Kamala Harris hasn't said anything about that, either. Then again, she wouldn't. In 2019, Harris was one of two Senators who tried to get one of President Trump's judicial nominees to take a religious litmus test. Harris was bothered that Judge Brian Buescher, who was nominated for the U.S. District Court of Nebraska, to provide proof he would judge without bias because Buescher was a member of the Knights of Columbus, a Catholic fraternal organization. Harris cited the Knights' "extreme positions" on abortion and marriage equality as her grounds for concerns.

And during the 2024 election, Harris made it very clear that she wouldn't tolerate a religious exemption for abortion, and would force religious healthcare providers to participate in a procedure they morally objected to. She also supports the radical trans agenda that erases women, violates our safe spaces, and seeks to punish us for speaking out. The Biden-Harris administration tried to destroy Title IX of the Civil Rights act to give mentally ill men access to women's sports, services, and bathrooms.

Harris also doesn't like the First Amendment and wants government censorship of social media. I'm smart enough to know that means she'd take away my job here at Townhall and not lose a wink of sleep, probably claiming what I write is "misinformation" that cannot be seen by others. 

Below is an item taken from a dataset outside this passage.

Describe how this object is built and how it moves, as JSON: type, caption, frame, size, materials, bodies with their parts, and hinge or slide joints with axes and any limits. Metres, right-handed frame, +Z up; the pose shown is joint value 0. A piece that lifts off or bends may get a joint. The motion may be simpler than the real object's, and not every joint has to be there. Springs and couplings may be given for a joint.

She also vowed to turn us into a communist dystopia with price controls on groceries that were sure to leave store shelves bare and cause chaos and violence, and she didn't blink an eye when Biden tried to unilaterally add the Equal Rights Amendment to the Constitution right before he left office, despite the fact the ratification window had long since closed. She let Biden try to mandate the COVID vaccines, lie about the Inflation Reduction Act, and didn't say a peep about skyrocketing inflation.

When asked to distance herself from Biden's policies, Kamala failed to do so. That said all we needed to know.

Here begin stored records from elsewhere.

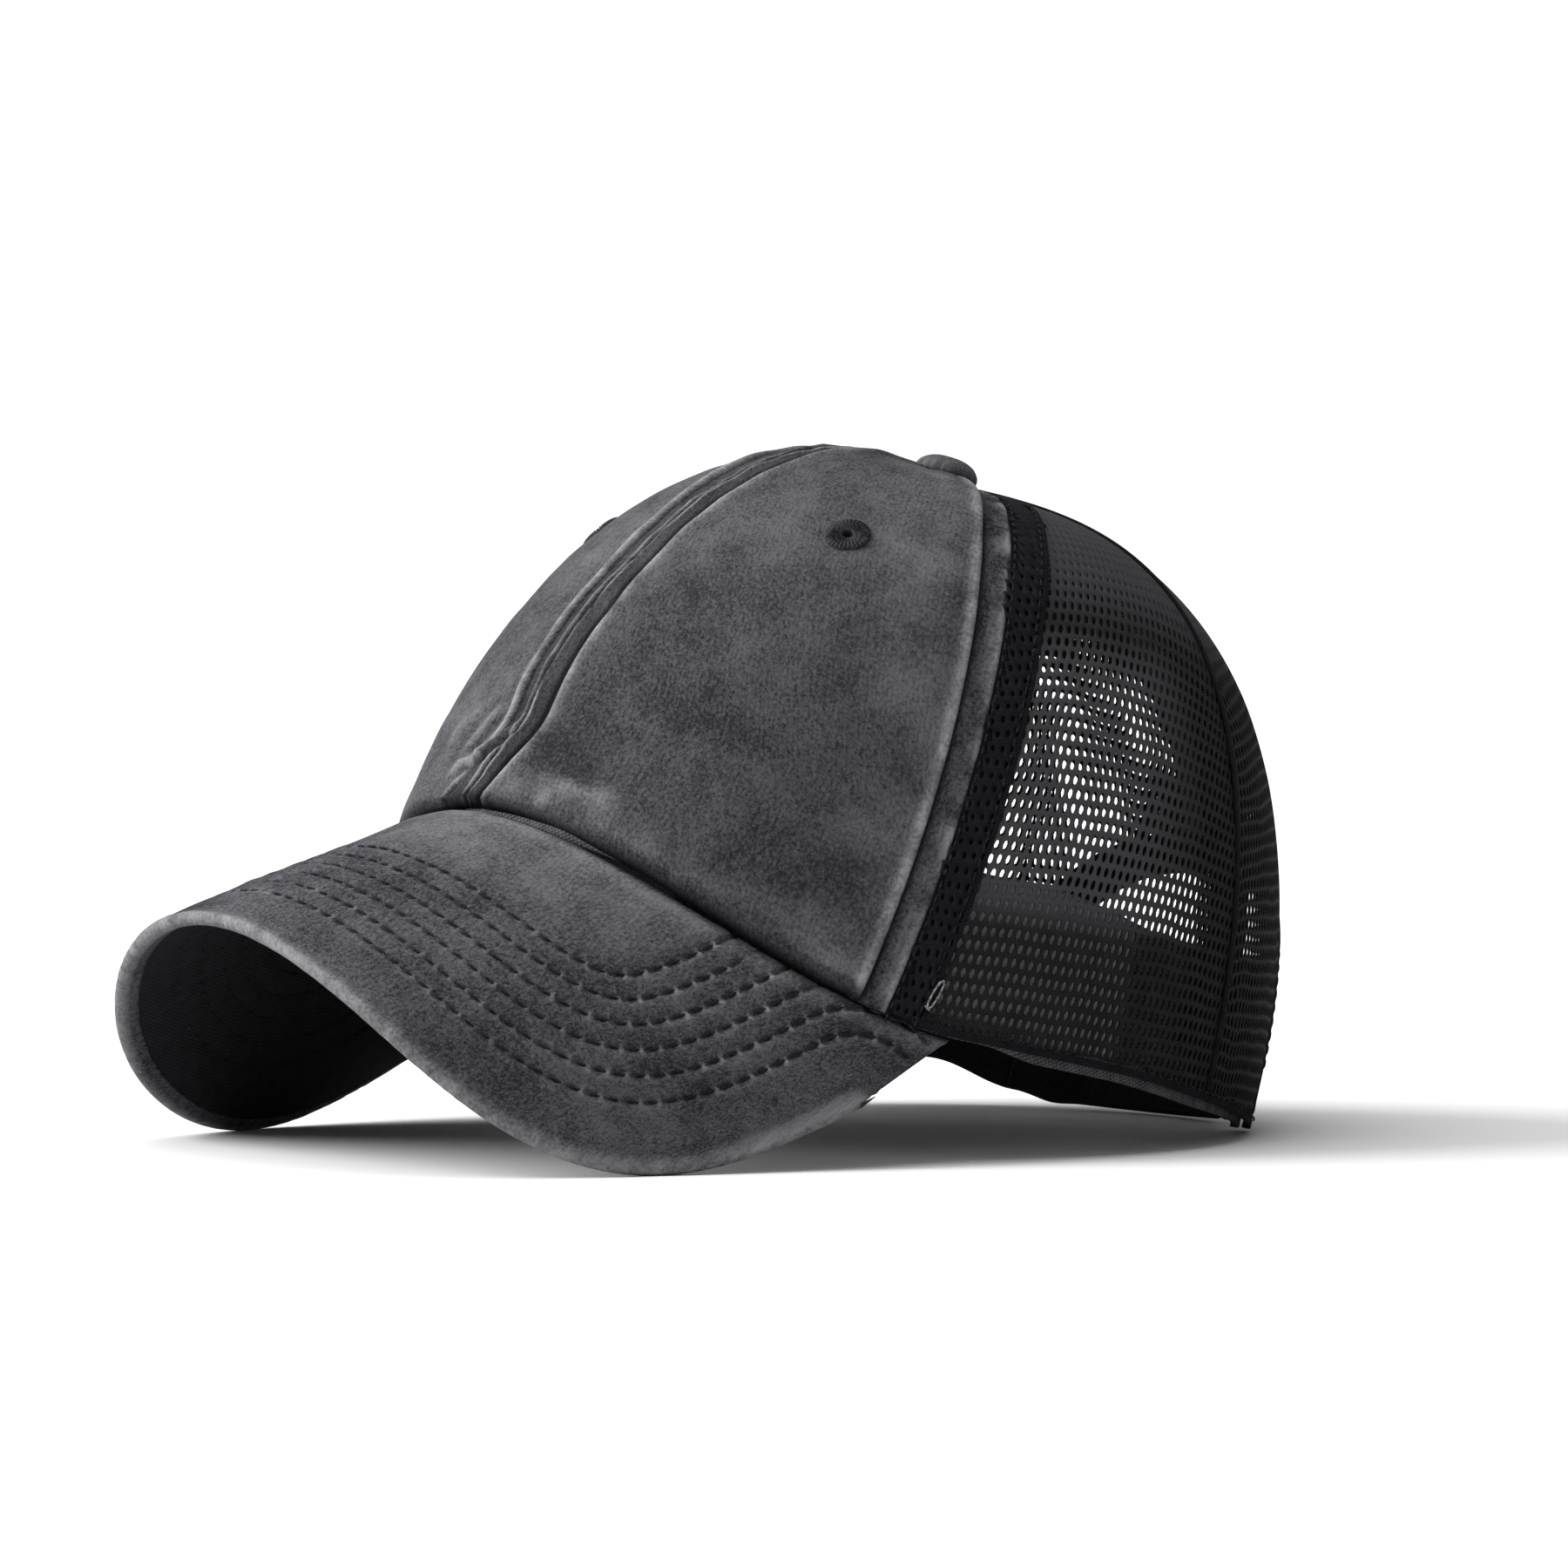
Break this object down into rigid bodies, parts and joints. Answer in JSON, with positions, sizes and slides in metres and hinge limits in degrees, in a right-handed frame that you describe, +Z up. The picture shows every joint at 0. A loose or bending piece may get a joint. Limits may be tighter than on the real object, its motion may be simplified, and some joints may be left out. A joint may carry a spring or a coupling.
{
  "type": "trucker cap",
  "caption": "Trucker cap with washed charcoal cotton front panels and curved peak, black mesh sides and back, sweatband, covered top button and fastened back strap.",
  "frame": {"origin": "on the surface that the cap rests on, under the middle of its bounding box", "axes": "+Z up, -Y forward over the peak, +X towards the wearer's left"},
  "size_m": [0.1808, 0.2532, 0.143],
  "materials": {
    "washed_cotton": "washed charcoal cotton twill, worn pale along raised edges",
    "mesh": "open knitted black polyester mesh",
    "black_tape": "black woven seam tape",
    "black_cloth": "matt black cotton twill",
    "dark_thread": "dark sewing thread"
  },
  "bodies": {
    "root": {"front_panel_left": "washed_cotton", "side_strip_left": "washed_cotton", "mesh_band_left": "mesh", "side_mesh_left": "mesh", "back_mesh_left": "mesh", "seam_tape_left": "black_tape", "strap_left": "black_cloth", "eyelet_left": "dark_thread", "front_panel_right": "washed_cotton", "side_strip_right": "washed_cotton", "mesh_band_right": "mesh", "side_mesh_right": "mesh", "back_mesh_right": "mesh", "seam_tape_right": "black_tape", "strap_right": "black_cloth", "eyelet_right": "dark_thread", "seam_tape_back": "black_tape", "opening_binding": "black_tape", "sweatband": "black_cloth", "peak": "washed_cotton", "peak_underside": "black_cloth", "top_button": "washed_cotton"}
  },
  "joints": []
}
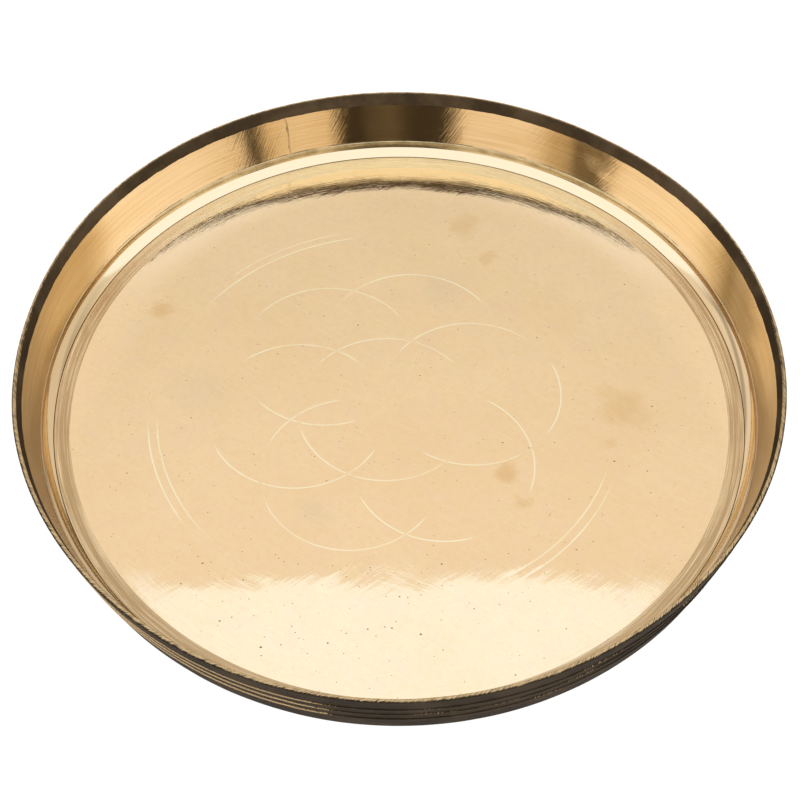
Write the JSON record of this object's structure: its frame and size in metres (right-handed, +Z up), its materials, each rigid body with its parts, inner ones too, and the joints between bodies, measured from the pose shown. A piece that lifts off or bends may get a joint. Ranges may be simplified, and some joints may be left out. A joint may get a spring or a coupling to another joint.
{
  "type": "round serving tray",
  "caption": "Shallow round brass tray with a flared wall, folded rim, turned ridges outside and a scribed flower pattern on its polished floor.",
  "frame": {"origin": "centre of the underside, on the tray's axis", "axes": "+Z up along the tray's axis; +Y away from the viewer; +X to the viewer's right"},
  "size_m": [0.5596, 0.5597, 0.062],
  "materials": {
    "polished_brass": "polished",
    "turned_brass": "turned and polished inside, dark patina outside",
    "patinated_brass": "dark patina, worn bright along the lip",
    "braze": "filed hard solder"
  },
  "bodies": {
    "root": {"floor_pan": "polished_brass", "wall_band": "turned_brass", "wall_joint": "braze", "rim_strip": "patinated_brass", "rim_joint": "braze", "corner_braze": "braze"}
  },
  "joints": []
}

And I've barely scratched the surface of all the ways Kamala Harris was not only problematic, but dangerous. I won't dig any deeper into the disasters that her policies would have wrought on this nation, but I will add this: she was wholly unqualified to lead the country. She was unfit to be Vice President and failed in her duty to remove a clearly unwell Joe Biden from office as his cognitive health continued to decline.

She despised women like me, and she didn't hide it. 

Contrast that with President Trump, who may occasionally say and do things with which I disagree. I know that he won't throw me behind bars for being a pro-life Catholic, that he won't erase my womanhood to appease mentally ill men and trans activists, and that he won't try to destroy me for being a conservative.

That's why he got my vote, and the vote of 53 percent of white women. We voted for him because, unlike Banks, we were thinking beyond our own narrow interests. We saw the disasters of the Biden-Harris years and rejected it. The Democrats do not own us and they are not owed our votes, no matter how much Banks flaps her lips about it.